WORK REQUIRED
For the material that follows, return exactly the lines from the one with "Write the Blender" through the one with "a flat pile.", both ends included.

SUPPLIED RECORDS
_ _ _ _

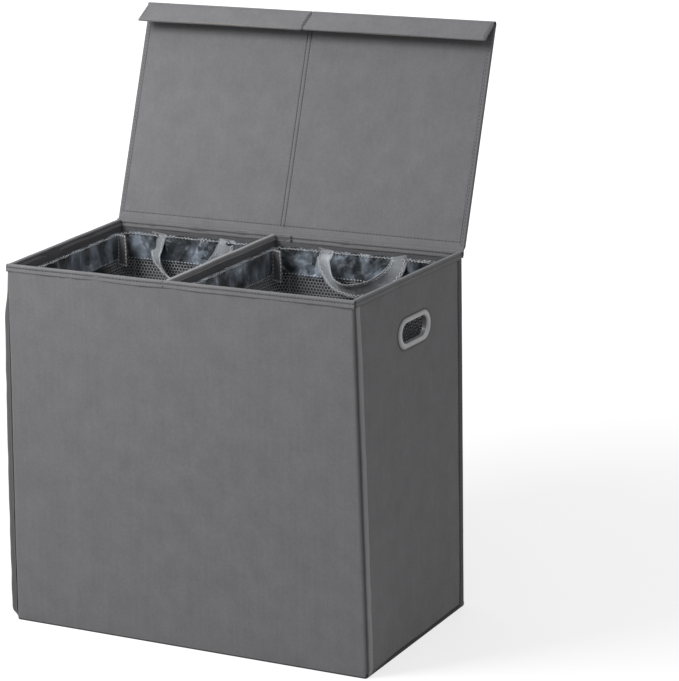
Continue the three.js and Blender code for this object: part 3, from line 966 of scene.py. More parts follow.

_ _ _ _

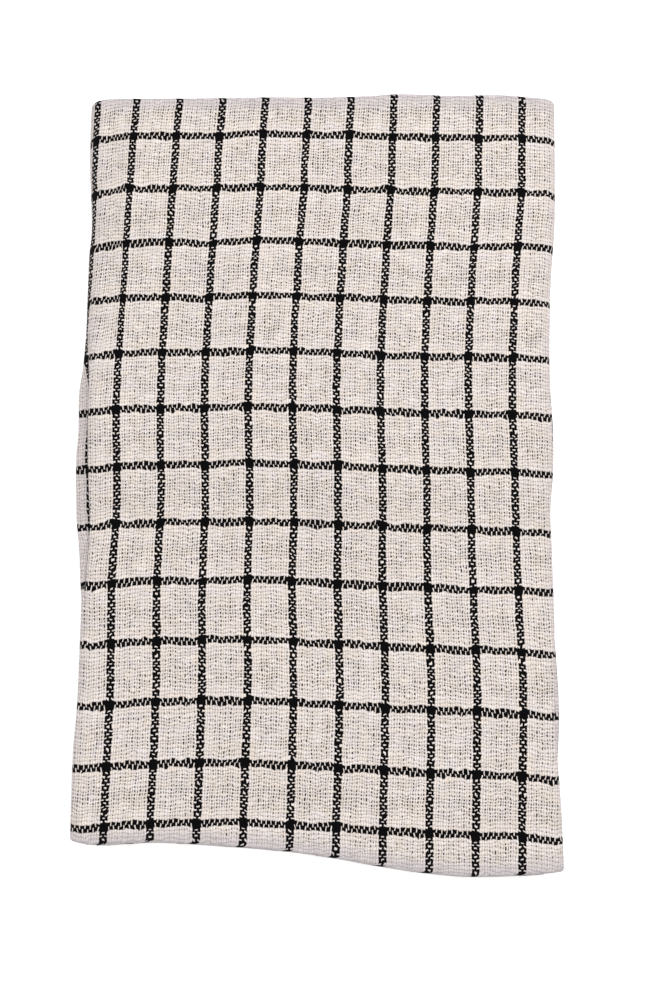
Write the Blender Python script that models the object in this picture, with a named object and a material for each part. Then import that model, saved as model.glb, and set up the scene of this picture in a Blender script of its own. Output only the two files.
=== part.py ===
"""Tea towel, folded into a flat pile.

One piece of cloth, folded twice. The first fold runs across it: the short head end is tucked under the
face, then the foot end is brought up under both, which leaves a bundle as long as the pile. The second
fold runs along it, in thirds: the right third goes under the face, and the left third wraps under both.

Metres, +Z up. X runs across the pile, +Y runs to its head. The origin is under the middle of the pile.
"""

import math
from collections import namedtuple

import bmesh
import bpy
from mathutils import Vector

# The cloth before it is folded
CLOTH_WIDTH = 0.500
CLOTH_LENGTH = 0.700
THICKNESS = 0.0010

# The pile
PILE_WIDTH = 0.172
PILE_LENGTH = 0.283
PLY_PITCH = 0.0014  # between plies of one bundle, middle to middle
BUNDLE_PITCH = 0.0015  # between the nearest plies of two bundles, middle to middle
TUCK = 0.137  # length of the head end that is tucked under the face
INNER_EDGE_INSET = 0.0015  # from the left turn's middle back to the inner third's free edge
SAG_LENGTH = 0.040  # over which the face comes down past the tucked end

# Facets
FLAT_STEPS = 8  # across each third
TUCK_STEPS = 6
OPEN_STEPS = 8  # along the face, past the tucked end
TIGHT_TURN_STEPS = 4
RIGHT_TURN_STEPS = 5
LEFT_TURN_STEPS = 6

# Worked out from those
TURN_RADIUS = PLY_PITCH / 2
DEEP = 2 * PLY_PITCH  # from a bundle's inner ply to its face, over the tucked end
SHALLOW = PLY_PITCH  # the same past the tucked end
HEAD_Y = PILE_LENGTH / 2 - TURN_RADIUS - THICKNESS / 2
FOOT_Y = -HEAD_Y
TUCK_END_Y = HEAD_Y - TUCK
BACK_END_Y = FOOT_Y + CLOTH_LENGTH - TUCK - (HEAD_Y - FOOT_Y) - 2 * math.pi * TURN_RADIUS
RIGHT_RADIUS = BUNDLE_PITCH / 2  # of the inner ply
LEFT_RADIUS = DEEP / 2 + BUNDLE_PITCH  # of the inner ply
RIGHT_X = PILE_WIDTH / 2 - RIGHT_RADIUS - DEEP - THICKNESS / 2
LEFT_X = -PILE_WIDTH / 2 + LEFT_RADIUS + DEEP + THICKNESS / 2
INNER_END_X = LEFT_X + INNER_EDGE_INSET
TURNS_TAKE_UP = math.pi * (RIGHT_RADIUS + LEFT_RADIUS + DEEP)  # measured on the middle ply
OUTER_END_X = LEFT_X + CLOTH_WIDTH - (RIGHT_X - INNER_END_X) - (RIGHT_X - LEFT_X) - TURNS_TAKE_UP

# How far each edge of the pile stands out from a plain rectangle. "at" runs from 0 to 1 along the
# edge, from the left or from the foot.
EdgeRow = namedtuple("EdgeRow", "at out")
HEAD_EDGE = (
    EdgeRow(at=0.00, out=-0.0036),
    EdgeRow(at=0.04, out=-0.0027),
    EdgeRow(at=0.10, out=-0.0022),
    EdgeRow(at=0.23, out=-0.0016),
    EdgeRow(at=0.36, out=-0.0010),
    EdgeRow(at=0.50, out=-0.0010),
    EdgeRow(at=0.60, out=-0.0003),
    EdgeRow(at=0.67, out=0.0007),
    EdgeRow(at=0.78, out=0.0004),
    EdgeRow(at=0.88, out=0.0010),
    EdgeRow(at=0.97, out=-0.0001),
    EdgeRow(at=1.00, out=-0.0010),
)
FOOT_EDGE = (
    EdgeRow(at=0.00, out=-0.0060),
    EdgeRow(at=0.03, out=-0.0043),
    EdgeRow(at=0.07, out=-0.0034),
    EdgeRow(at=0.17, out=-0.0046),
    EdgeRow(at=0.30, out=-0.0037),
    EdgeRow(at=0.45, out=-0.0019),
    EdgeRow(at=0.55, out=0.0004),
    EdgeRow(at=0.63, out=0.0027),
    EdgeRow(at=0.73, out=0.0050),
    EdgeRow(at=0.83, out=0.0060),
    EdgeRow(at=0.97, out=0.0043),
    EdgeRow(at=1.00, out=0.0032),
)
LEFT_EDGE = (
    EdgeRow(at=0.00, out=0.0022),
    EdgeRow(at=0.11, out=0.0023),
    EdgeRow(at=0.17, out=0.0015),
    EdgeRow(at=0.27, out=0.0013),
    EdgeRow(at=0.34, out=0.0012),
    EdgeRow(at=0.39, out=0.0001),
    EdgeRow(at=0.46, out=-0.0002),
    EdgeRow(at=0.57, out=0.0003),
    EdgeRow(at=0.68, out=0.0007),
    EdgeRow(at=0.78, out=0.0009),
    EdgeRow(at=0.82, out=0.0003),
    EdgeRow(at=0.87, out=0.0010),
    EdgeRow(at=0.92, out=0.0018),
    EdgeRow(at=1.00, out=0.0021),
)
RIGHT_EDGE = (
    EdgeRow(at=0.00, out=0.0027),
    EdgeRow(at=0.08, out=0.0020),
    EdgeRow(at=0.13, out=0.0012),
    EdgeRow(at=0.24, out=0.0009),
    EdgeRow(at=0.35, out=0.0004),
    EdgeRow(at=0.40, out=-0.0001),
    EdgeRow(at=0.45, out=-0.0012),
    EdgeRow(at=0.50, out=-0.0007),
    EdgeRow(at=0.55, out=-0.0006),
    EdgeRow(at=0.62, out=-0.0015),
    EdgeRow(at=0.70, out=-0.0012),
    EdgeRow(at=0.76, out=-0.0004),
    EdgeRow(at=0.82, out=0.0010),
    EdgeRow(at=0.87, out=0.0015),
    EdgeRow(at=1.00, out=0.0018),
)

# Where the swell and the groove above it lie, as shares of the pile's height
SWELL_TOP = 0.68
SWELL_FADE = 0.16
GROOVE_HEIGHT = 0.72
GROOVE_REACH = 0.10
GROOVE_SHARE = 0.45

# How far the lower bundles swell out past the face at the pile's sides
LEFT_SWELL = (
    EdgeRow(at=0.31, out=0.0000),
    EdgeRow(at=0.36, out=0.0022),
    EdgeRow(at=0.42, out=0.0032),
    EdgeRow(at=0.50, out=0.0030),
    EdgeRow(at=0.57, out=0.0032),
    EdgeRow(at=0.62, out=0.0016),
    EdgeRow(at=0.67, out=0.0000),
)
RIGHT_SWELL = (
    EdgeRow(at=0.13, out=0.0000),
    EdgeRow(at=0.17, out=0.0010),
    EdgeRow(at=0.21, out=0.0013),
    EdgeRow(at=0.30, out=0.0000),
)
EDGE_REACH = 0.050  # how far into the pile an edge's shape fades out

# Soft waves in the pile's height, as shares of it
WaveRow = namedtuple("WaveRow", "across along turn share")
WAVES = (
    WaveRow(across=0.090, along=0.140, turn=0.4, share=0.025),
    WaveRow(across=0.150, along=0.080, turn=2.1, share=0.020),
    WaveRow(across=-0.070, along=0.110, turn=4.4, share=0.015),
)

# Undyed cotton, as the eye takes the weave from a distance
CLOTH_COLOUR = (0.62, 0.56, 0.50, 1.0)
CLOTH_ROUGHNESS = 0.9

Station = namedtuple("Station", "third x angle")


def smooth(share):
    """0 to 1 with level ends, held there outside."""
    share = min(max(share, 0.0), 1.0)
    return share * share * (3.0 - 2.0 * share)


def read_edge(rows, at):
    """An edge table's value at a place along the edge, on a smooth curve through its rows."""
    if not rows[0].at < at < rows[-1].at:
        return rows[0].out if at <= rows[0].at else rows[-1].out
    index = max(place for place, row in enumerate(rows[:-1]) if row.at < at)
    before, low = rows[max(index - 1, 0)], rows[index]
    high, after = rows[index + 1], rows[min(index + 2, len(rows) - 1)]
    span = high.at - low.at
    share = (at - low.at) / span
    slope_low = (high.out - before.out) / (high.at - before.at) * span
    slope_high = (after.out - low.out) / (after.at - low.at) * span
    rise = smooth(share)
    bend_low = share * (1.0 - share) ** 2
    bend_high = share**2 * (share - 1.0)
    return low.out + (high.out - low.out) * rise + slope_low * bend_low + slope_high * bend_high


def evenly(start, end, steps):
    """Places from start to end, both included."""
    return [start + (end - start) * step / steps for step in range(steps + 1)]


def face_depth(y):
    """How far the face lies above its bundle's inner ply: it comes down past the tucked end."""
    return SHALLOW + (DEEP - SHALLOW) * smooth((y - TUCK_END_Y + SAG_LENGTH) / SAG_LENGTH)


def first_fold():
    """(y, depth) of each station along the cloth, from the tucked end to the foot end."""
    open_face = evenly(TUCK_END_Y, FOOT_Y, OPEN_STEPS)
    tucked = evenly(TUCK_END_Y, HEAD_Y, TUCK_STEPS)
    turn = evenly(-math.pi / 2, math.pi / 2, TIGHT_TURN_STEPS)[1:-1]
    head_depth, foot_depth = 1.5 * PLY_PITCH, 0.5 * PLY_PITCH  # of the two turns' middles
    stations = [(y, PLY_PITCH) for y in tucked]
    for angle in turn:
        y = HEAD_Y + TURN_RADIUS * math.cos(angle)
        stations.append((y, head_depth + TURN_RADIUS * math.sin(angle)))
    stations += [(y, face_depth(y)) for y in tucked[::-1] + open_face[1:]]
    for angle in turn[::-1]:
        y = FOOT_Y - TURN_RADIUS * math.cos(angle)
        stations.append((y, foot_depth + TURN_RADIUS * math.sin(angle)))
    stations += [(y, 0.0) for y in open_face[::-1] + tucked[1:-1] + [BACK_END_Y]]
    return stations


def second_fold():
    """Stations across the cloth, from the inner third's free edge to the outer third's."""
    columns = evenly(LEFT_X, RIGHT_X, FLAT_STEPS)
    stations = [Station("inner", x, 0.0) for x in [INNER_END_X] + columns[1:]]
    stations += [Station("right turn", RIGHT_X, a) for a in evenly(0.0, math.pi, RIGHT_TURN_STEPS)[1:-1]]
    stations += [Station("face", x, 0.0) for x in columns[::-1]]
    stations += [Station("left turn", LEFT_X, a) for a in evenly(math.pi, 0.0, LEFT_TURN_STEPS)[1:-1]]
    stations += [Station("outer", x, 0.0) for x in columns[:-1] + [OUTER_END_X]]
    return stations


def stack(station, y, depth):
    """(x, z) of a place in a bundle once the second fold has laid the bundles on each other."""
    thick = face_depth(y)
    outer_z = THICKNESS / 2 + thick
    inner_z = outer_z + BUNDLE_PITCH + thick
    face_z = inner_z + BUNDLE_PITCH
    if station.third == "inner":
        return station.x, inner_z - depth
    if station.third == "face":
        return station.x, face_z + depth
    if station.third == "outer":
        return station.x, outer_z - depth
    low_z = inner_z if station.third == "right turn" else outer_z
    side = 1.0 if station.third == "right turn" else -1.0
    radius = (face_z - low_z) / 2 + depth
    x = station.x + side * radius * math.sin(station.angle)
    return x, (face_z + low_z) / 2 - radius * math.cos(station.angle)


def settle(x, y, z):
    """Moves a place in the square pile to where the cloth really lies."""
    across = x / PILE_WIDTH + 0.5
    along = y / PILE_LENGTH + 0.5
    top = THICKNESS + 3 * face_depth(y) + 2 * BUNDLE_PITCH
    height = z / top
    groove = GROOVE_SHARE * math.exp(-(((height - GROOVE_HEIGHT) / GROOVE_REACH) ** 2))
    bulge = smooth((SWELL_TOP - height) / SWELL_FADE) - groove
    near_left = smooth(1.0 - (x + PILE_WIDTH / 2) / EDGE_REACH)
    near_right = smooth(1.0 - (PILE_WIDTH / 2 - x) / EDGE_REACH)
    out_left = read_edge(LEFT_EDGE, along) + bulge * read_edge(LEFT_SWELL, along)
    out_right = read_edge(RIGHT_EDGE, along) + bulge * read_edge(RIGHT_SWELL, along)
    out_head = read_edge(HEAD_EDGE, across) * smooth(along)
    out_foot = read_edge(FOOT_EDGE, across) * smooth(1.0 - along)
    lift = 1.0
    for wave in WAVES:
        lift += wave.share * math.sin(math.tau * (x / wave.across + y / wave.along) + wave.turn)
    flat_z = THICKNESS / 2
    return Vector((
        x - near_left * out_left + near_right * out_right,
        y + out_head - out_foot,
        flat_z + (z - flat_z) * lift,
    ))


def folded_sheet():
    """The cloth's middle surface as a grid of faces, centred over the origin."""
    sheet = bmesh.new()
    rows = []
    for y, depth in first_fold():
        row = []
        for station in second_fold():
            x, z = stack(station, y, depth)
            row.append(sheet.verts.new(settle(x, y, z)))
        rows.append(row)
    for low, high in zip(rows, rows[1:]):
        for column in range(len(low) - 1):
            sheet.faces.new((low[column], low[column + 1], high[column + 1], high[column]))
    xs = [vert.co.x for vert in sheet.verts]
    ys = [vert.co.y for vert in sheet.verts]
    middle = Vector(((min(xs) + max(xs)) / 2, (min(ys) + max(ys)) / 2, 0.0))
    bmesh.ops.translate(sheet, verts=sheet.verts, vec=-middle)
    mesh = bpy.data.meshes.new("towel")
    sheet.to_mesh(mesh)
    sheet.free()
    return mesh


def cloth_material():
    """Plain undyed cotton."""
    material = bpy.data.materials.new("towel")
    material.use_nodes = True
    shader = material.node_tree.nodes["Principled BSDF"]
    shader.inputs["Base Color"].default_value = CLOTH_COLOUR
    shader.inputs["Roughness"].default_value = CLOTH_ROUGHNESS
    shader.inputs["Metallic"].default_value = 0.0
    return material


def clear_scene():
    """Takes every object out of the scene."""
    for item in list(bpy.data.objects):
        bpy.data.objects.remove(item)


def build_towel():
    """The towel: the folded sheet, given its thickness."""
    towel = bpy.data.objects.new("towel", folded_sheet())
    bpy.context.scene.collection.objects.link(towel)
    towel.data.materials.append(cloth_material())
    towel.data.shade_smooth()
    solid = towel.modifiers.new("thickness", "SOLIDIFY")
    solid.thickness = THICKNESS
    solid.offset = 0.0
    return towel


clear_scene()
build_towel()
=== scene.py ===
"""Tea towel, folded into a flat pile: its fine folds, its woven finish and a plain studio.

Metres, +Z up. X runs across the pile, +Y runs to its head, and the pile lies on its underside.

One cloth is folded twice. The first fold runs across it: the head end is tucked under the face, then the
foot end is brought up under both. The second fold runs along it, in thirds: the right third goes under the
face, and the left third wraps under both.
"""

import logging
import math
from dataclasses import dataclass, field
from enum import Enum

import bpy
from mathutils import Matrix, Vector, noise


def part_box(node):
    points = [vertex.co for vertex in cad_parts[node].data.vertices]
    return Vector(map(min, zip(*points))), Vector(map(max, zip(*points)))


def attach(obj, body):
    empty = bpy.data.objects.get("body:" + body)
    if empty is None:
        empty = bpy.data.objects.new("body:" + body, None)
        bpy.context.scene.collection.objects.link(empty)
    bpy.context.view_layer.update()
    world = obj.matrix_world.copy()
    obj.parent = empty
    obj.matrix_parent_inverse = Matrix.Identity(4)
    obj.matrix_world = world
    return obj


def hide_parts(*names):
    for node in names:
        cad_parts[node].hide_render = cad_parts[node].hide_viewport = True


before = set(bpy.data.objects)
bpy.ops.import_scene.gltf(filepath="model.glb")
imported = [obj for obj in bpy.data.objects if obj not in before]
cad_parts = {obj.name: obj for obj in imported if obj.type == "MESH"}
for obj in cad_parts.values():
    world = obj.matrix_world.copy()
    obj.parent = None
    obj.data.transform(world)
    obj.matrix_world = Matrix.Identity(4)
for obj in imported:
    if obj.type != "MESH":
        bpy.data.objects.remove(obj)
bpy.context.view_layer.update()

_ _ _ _

WRITTEN RESPONSE
Write the Blender Python script that models the object in this picture, with a named object and a material for each part. Then import that model, saved as model.glb, and set up the scene of this picture in a Blender script of its own. Output only the two files.
=== part.py ===
"""Tea towel, folded into a flat pile.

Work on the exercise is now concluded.